_Exercise requirements:_
Each line should be copied exactly.

start Available data

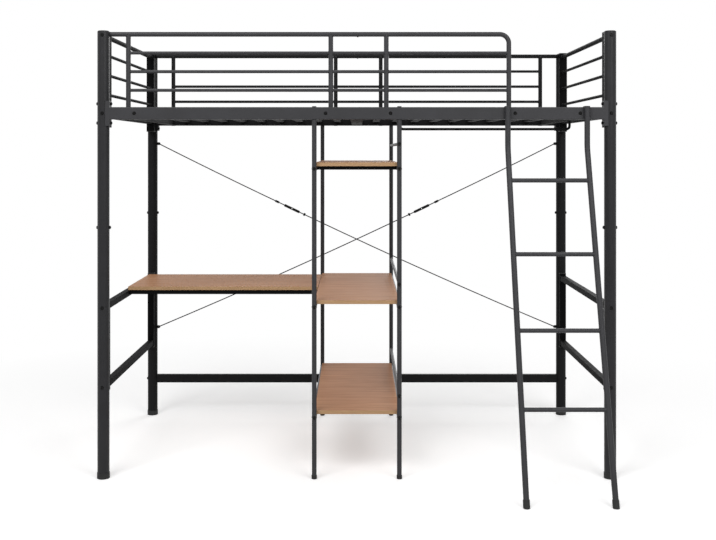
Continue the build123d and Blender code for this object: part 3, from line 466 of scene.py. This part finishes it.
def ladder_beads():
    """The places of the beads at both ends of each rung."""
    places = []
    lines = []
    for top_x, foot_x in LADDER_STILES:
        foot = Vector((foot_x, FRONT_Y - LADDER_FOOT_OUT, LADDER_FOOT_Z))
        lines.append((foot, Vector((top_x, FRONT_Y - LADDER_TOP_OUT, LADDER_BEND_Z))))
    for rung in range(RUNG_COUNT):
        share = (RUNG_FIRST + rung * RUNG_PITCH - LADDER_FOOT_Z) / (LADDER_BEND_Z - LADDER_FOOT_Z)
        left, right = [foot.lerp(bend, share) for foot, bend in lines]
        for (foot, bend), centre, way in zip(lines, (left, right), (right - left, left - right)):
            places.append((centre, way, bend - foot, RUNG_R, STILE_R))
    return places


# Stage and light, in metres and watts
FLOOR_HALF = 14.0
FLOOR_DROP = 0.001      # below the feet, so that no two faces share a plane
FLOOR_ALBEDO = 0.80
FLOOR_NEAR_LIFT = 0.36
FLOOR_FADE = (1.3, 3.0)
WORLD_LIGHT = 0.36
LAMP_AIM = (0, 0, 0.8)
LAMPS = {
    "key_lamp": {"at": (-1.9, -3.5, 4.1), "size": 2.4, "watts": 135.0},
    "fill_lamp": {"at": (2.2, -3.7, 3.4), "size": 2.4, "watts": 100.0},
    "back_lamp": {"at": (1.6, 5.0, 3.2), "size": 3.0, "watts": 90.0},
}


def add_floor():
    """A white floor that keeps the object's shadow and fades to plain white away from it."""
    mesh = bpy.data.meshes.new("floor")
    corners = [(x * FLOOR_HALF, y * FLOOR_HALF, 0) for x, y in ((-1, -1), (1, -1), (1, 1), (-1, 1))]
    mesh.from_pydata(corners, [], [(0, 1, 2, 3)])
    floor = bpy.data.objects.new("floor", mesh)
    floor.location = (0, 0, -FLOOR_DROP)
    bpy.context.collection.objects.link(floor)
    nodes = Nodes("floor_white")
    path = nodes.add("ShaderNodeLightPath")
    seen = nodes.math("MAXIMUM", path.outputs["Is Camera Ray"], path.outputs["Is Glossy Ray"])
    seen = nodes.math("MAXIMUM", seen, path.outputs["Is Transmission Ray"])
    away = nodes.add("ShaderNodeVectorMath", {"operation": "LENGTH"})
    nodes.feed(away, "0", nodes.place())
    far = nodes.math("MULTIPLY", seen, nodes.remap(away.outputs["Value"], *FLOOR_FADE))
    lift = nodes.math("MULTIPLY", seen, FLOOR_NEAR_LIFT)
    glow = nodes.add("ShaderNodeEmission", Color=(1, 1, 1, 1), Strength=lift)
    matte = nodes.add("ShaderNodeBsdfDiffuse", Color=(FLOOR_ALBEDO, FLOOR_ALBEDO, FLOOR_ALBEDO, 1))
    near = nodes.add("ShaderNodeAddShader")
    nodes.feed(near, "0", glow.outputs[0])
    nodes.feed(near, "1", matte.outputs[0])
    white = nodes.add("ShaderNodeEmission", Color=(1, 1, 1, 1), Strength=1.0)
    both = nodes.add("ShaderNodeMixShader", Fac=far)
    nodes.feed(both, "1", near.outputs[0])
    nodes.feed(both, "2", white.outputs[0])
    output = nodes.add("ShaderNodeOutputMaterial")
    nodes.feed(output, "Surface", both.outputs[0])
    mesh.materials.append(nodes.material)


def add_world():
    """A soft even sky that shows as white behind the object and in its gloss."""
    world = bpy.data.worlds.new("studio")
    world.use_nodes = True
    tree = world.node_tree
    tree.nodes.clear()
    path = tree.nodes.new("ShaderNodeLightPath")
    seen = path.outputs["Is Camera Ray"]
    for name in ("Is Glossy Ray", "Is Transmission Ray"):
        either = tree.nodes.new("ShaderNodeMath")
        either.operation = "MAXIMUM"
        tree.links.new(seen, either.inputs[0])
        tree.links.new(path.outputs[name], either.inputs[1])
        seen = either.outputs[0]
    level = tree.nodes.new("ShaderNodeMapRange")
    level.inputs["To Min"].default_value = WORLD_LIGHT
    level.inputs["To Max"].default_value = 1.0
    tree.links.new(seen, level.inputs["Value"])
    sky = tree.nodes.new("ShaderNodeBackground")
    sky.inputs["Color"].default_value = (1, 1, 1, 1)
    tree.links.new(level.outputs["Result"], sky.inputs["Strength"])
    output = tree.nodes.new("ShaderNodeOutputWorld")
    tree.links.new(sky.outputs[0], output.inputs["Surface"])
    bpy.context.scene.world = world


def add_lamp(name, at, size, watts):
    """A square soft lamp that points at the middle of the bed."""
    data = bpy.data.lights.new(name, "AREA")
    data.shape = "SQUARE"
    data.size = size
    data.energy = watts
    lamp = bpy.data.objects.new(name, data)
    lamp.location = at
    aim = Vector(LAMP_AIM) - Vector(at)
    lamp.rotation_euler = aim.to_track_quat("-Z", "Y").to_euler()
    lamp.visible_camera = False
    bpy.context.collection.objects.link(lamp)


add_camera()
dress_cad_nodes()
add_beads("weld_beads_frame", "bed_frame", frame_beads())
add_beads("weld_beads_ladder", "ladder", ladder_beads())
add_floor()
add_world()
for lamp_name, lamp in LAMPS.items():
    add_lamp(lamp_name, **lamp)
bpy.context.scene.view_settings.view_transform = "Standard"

end Available data

_Task result:_
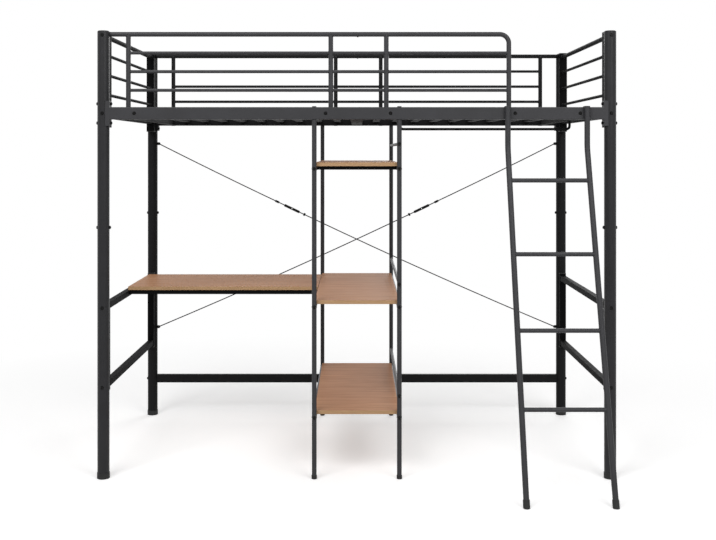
Continue the build123d and Blender code for this object: part 3, from line 466 of scene.py. This part finishes it.
def ladder_beads():
    """The places of the beads at both ends of each rung."""
    places = []
    lines = []
    for top_x, foot_x in LADDER_STILES:
        foot = Vector((foot_x, FRONT_Y - LADDER_FOOT_OUT, LADDER_FOOT_Z))
        lines.append((foot, Vector((top_x, FRONT_Y - LADDER_TOP_OUT, LADDER_BEND_Z))))
    for rung in range(RUNG_COUNT):
        share = (RUNG_FIRST + rung * RUNG_PITCH - LADDER_FOOT_Z) / (LADDER_BEND_Z - LADDER_FOOT_Z)
        left, right = [foot.lerp(bend, share) for foot, bend in lines]
        for (foot, bend), centre, way in zip(lines, (left, right), (right - left, left - right)):
            places.append((centre, way, bend - foot, RUNG_R, STILE_R))
    return places


# Stage and light, in metres and watts
FLOOR_HALF = 14.0
FLOOR_DROP = 0.001      # below the feet, so that no two faces share a plane
FLOOR_ALBEDO = 0.80
FLOOR_NEAR_LIFT = 0.36
FLOOR_FADE = (1.3, 3.0)
WORLD_LIGHT = 0.36
LAMP_AIM = (0, 0, 0.8)
LAMPS = {
    "key_lamp": {"at": (-1.9, -3.5, 4.1), "size": 2.4, "watts": 135.0},
    "fill_lamp": {"at": (2.2, -3.7, 3.4), "size": 2.4, "watts": 100.0},
    "back_lamp": {"at": (1.6, 5.0, 3.2), "size": 3.0, "watts": 90.0},
}


def add_floor():
    """A white floor that keeps the object's shadow and fades to plain white away from it."""
    mesh = bpy.data.meshes.new("floor")
    corners = [(x * FLOOR_HALF, y * FLOOR_HALF, 0) for x, y in ((-1, -1), (1, -1), (1, 1), (-1, 1))]
    mesh.from_pydata(corners, [], [(0, 1, 2, 3)])
    floor = bpy.data.objects.new("floor", mesh)
    floor.location = (0, 0, -FLOOR_DROP)
    bpy.context.collection.objects.link(floor)
    nodes = Nodes("floor_white")
    path = nodes.add("ShaderNodeLightPath")
    seen = nodes.math("MAXIMUM", path.outputs["Is Camera Ray"], path.outputs["Is Glossy Ray"])
    seen = nodes.math("MAXIMUM", seen, path.outputs["Is Transmission Ray"])
    away = nodes.add("ShaderNodeVectorMath", {"operation": "LENGTH"})
    nodes.feed(away, "0", nodes.place())
    far = nodes.math("MULTIPLY", seen, nodes.remap(away.outputs["Value"], *FLOOR_FADE))
    lift = nodes.math("MULTIPLY", seen, FLOOR_NEAR_LIFT)
    glow = nodes.add("ShaderNodeEmission", Color=(1, 1, 1, 1), Strength=lift)
    matte = nodes.add("ShaderNodeBsdfDiffuse", Color=(FLOOR_ALBEDO, FLOOR_ALBEDO, FLOOR_ALBEDO, 1))
    near = nodes.add("ShaderNodeAddShader")
    nodes.feed(near, "0", glow.outputs[0])
    nodes.feed(near, "1", matte.outputs[0])
    white = nodes.add("ShaderNodeEmission", Color=(1, 1, 1, 1), Strength=1.0)
    both = nodes.add("ShaderNodeMixShader", Fac=far)
    nodes.feed(both, "1", near.outputs[0])
    nodes.feed(both, "2", white.outputs[0])
    output = nodes.add("ShaderNodeOutputMaterial")
    nodes.feed(output, "Surface", both.outputs[0])
    mesh.materials.append(nodes.material)


def add_world():
    """A soft even sky that shows as white behind the object and in its gloss."""
    world = bpy.data.worlds.new("studio")
    world.use_nodes = True
    tree = world.node_tree
    tree.nodes.clear()
    path = tree.nodes.new("ShaderNodeLightPath")
    seen = path.outputs["Is Camera Ray"]
    for name in ("Is Glossy Ray", "Is Transmission Ray"):
        either = tree.nodes.new("ShaderNodeMath")
        either.operation = "MAXIMUM"
        tree.links.new(seen, either.inputs[0])
        tree.links.new(path.outputs[name], either.inputs[1])
        seen = either.outputs[0]
    level = tree.nodes.new("ShaderNodeMapRange")
    level.inputs["To Min"].default_value = WORLD_LIGHT
    level.inputs["To Max"].default_value = 1.0
    tree.links.new(seen, level.inputs["Value"])
    sky = tree.nodes.new("ShaderNodeBackground")
    sky.inputs["Color"].default_value = (1, 1, 1, 1)
    tree.links.new(level.outputs["Result"], sky.inputs["Strength"])
    output = tree.nodes.new("ShaderNodeOutputWorld")
    tree.links.new(sky.outputs[0], output.inputs["Surface"])
    bpy.context.scene.world = world


def add_lamp(name, at, size, watts):
    """A square soft lamp that points at the middle of the bed."""
    data = bpy.data.lights.new(name, "AREA")
    data.shape = "SQUARE"
    data.size = size
    data.energy = watts
    lamp = bpy.data.objects.new(name, data)
    lamp.location = at
    aim = Vector(LAMP_AIM) - Vector(at)
    lamp.rotation_euler = aim.to_track_quat("-Z", "Y").to_euler()
    lamp.visible_camera = False
    bpy.context.collection.objects.link(lamp)


add_camera()
dress_cad_nodes()
add_beads("weld_beads_frame", "bed_frame", frame_beads())
add_beads("weld_beads_ladder", "ladder", ladder_beads())
add_floor()
add_world()
for lamp_name, lamp in LAMPS.items():
    add_lamp(lamp_name, **lamp)
bpy.context.scene.view_settings.view_transform = "Standard"